> _Aim of the exercise_
Every line that contains the word "this" should be copied out.

################

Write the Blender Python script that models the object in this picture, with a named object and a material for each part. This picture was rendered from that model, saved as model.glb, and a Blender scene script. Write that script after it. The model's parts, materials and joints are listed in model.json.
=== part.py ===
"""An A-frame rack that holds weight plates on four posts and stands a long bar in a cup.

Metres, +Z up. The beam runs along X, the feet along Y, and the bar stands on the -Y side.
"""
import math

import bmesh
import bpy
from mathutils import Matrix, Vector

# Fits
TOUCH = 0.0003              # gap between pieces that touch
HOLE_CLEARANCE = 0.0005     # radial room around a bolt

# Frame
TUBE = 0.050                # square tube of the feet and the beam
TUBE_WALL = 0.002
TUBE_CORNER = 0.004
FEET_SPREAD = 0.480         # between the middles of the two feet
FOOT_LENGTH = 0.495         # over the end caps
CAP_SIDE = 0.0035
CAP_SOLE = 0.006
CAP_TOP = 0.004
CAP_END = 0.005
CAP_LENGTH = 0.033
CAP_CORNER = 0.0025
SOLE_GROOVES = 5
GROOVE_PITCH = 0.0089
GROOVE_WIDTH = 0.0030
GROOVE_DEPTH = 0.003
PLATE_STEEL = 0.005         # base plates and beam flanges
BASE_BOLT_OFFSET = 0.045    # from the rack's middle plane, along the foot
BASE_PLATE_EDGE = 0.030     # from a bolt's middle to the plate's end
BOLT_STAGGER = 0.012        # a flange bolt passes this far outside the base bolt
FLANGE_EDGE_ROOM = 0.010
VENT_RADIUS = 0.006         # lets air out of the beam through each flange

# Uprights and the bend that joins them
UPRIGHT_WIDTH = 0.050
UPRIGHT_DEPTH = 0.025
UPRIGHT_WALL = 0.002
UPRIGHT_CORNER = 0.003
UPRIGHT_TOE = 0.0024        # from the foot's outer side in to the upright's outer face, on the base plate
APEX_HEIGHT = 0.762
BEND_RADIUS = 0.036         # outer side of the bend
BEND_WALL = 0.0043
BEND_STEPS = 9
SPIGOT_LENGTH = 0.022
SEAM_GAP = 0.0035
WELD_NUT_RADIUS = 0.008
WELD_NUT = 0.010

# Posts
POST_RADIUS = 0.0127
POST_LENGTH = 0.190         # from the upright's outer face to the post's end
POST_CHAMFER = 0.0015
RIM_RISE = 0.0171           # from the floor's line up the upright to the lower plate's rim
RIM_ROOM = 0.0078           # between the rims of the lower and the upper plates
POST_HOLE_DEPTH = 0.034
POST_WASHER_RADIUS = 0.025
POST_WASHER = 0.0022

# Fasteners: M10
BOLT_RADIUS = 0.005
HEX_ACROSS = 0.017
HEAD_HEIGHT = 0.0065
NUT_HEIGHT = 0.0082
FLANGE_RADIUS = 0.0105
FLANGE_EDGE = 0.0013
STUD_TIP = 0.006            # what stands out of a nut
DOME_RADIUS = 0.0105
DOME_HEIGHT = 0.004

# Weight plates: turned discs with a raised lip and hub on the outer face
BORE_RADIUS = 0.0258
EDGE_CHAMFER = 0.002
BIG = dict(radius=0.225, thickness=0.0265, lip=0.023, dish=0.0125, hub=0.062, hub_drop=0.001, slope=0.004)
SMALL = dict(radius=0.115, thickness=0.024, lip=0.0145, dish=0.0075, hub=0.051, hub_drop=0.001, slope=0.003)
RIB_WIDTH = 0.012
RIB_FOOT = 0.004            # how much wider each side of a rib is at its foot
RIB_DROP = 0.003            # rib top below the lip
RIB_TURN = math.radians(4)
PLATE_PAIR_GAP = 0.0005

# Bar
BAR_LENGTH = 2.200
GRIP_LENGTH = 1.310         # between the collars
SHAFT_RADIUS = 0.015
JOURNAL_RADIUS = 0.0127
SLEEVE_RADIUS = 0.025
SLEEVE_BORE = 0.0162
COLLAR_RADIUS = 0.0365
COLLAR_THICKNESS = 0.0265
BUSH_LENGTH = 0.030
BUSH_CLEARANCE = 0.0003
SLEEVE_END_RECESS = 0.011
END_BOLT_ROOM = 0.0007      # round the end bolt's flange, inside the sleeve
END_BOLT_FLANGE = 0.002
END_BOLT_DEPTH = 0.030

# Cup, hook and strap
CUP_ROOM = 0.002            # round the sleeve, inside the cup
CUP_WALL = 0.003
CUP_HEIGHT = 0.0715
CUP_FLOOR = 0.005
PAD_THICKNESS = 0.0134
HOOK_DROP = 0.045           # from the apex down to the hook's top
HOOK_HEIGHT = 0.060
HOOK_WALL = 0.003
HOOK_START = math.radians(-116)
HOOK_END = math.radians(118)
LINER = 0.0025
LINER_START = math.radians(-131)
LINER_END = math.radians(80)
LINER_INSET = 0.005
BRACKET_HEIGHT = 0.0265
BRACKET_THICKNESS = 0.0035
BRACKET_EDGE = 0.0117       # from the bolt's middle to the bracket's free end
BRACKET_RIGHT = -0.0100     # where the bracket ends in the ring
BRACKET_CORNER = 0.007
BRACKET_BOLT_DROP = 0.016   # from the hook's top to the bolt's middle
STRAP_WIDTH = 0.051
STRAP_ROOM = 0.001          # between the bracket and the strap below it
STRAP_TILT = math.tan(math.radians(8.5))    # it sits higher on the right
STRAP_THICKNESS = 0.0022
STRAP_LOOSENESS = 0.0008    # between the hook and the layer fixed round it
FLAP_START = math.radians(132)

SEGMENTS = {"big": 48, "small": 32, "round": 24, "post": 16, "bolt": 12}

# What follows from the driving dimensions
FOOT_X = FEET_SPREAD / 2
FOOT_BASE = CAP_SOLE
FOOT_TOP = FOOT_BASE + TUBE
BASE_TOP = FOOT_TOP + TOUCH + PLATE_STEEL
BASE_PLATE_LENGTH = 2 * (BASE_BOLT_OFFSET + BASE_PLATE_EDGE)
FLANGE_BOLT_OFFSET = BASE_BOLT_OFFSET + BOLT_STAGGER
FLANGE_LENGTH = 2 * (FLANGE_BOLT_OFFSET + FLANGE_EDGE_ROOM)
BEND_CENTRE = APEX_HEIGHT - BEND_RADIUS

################

> _Final result_
Write the Blender Python script that models the object in this picture, with a named object and a material for each part. This picture was rendered from that model, saved as model.glb, and a Blender scene script. Write that script after it. The model's parts, materials and joints are listed in model.json.
BOLT_STAGGER = 0.012        # a flange bolt passes this far outside the base bolt